__DATA__.
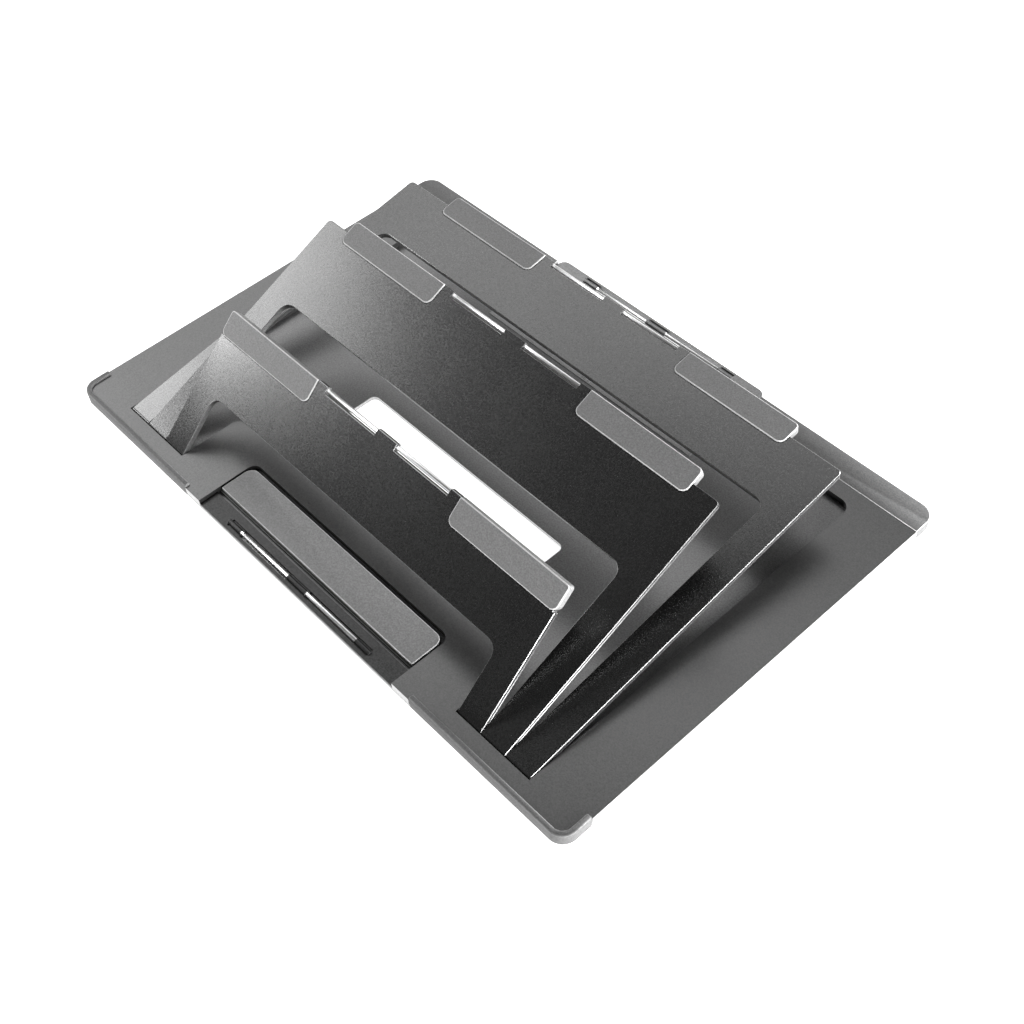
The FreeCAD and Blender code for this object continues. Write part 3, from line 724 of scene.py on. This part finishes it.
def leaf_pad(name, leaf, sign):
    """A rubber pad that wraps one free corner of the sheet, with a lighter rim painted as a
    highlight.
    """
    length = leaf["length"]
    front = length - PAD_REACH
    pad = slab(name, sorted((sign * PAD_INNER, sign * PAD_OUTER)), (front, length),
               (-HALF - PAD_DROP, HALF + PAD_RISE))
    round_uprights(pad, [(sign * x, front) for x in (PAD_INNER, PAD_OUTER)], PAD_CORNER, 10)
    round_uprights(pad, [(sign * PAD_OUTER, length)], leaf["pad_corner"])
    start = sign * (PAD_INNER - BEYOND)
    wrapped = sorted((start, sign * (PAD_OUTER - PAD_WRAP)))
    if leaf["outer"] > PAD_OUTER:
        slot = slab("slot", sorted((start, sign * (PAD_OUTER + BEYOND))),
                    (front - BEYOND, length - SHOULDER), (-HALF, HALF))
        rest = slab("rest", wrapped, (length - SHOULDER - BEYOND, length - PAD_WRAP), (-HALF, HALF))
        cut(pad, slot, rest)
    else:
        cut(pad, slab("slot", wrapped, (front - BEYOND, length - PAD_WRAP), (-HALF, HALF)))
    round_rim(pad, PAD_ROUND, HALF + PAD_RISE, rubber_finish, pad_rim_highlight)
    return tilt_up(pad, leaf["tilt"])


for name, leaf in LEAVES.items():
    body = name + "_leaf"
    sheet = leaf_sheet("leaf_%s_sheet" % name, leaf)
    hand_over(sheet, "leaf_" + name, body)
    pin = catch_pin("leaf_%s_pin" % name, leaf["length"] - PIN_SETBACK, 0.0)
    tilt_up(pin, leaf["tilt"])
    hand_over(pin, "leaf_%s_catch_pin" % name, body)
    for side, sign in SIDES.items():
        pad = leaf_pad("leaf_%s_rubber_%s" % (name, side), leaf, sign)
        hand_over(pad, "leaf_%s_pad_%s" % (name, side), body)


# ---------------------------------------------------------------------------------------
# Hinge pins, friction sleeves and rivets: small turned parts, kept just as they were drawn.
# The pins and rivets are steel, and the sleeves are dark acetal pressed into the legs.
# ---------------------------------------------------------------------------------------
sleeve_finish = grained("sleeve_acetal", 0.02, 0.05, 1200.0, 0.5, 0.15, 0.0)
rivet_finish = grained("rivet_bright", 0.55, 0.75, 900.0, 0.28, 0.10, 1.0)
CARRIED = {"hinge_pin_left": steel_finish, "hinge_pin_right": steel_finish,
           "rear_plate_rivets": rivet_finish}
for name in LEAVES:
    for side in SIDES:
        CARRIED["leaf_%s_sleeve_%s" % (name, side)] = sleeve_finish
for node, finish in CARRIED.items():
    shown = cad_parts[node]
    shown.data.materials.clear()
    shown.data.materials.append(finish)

__TASK REQUIREMENTS__. Without changing a word, restate the whole listing.

__THE SOLUTION__.
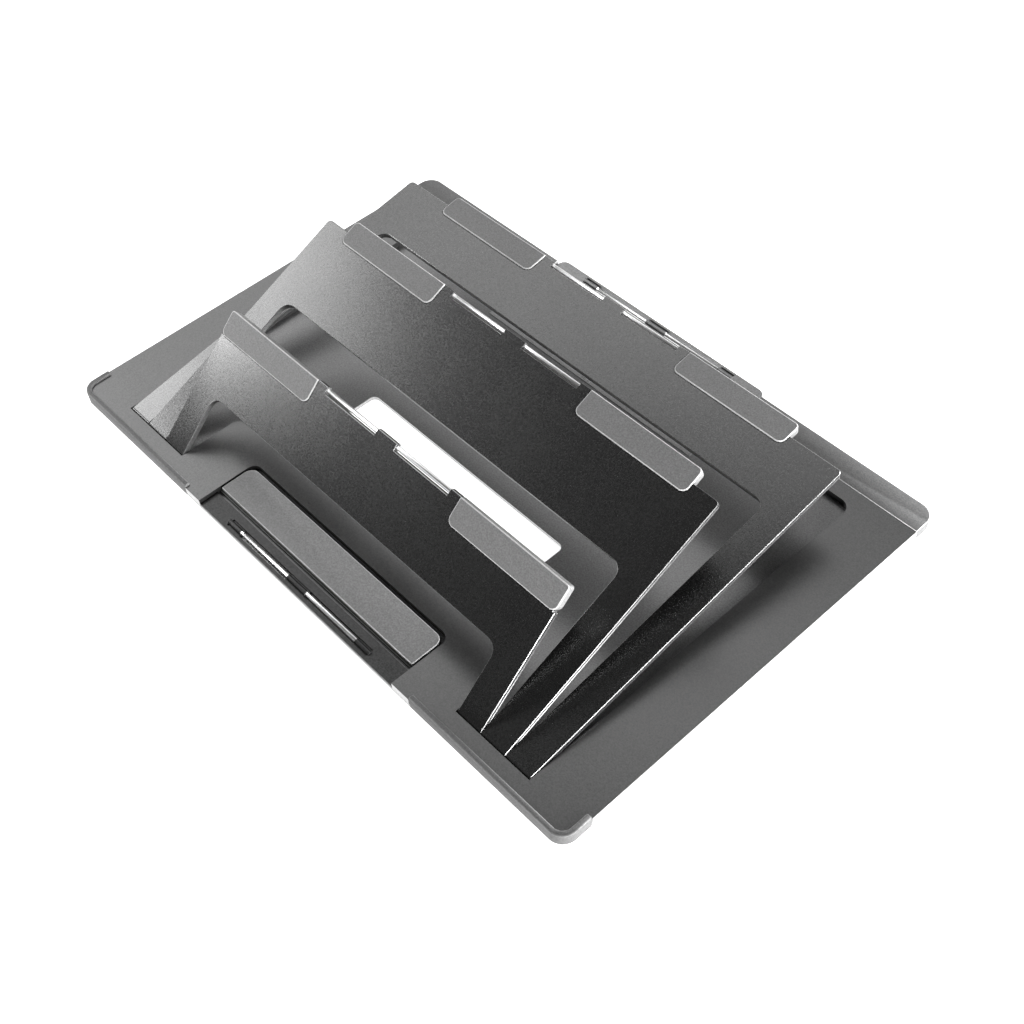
The FreeCAD and Blender code for this object continues. Write part 3, from line 724 of scene.py on. This part finishes it.
def leaf_pad(name, leaf, sign):
    """A rubber pad that wraps one free corner of the sheet, with a lighter rim painted as a
    highlight.
    """
    length = leaf["length"]
    front = length - PAD_REACH
    pad = slab(name, sorted((sign * PAD_INNER, sign * PAD_OUTER)), (front, length),
               (-HALF - PAD_DROP, HALF + PAD_RISE))
    round_uprights(pad, [(sign * x, front) for x in (PAD_INNER, PAD_OUTER)], PAD_CORNER, 10)
    round_uprights(pad, [(sign * PAD_OUTER, length)], leaf["pad_corner"])
    start = sign * (PAD_INNER - BEYOND)
    wrapped = sorted((start, sign * (PAD_OUTER - PAD_WRAP)))
    if leaf["outer"] > PAD_OUTER:
        slot = slab("slot", sorted((start, sign * (PAD_OUTER + BEYOND))),
                    (front - BEYOND, length - SHOULDER), (-HALF, HALF))
        rest = slab("rest", wrapped, (length - SHOULDER - BEYOND, length - PAD_WRAP), (-HALF, HALF))
        cut(pad, slot, rest)
    else:
        cut(pad, slab("slot", wrapped, (front - BEYOND, length - PAD_WRAP), (-HALF, HALF)))
    round_rim(pad, PAD_ROUND, HALF + PAD_RISE, rubber_finish, pad_rim_highlight)
    return tilt_up(pad, leaf["tilt"])


for name, leaf in LEAVES.items():
    body = name + "_leaf"
    sheet = leaf_sheet("leaf_%s_sheet" % name, leaf)
    hand_over(sheet, "leaf_" + name, body)
    pin = catch_pin("leaf_%s_pin" % name, leaf["length"] - PIN_SETBACK, 0.0)
    tilt_up(pin, leaf["tilt"])
    hand_over(pin, "leaf_%s_catch_pin" % name, body)
    for side, sign in SIDES.items():
        pad = leaf_pad("leaf_%s_rubber_%s" % (name, side), leaf, sign)
        hand_over(pad, "leaf_%s_pad_%s" % (name, side), body)


# ---------------------------------------------------------------------------------------
# Hinge pins, friction sleeves and rivets: small turned parts, kept just as they were drawn.
# The pins and rivets are steel, and the sleeves are dark acetal pressed into the legs.
# ---------------------------------------------------------------------------------------
sleeve_finish = grained("sleeve_acetal", 0.02, 0.05, 1200.0, 0.5, 0.15, 0.0)
rivet_finish = grained("rivet_bright", 0.55, 0.75, 900.0, 0.28, 0.10, 1.0)
CARRIED = {"hinge_pin_left": steel_finish, "hinge_pin_right": steel_finish,
           "rear_plate_rivets": rivet_finish}
for name in LEAVES:
    for side in SIDES:
        CARRIED["leaf_%s_sleeve_%s" % (name, side)] = sleeve_finish
for node, finish in CARRIED.items():
    shown = cad_parts[node]
    shown.data.materials.clear()
    shown.data.materials.append(finish)